When the governor arrived on Saturday, March 2, 1912 – only a week after The X-Ray’s publication – he was met with vehement arguments from both sides.

President Tillman contended that the expulsions were justified according to the 1905 law. But the students had prepared an eloquent rebuttal. A seven-man committee argued for the reinstatement of the 36 on behalf of the students, stressing that, all along, the intent of The X-Ray had been to improve the quality of the UA.

Impressed, the governor directed the board to issue a statement: the expulsions had indeed been justified by the 1905 law, but that law was now repealed.

“He basically tried to save face for the faculty and the president,” Alison said.

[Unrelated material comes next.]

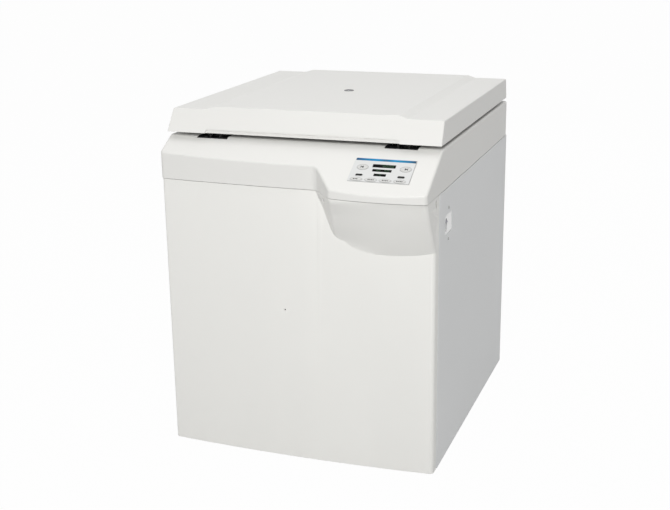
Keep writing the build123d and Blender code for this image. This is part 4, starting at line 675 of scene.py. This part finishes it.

The 36 were immediately reinstated with the promise that the faculty would investigate their complaints. The students’ strike had worked – they had won.

But, at Gov. Donaghey’s request, they held no celebrations, no parties or parades. Instead, the students set out to repair student-faculty relations. On Monday, two days after the board meeting, a student representative submitted a formal request for extra class work, to make up for time lost to the protests.

President Tillman quietly announced his retirement at the 1912 commencement ceremony. Two years later, he was elected to Congress. He served seven terms, according to UA records.

The last official mention of the X-Ray protests appeared in a board of trustees report in January 1913.

“The faculty has acted with wisdom and decision. The action of the board in reinstating the students has not had the slightest effect in making faculty timid in enforcing discipline. Moreover, the students have shown a patriotic spirit in responding loyally to the progressive measures of the faculty.”

The words of The X-Ray editors had proved both powerful and prophetic.

“Public opinion has always been a very potent factor in determining the course of any intended set of events, and we do hope that by bringing public opinion to bear on these evils, they will be remedied, at least in part,” they wrote.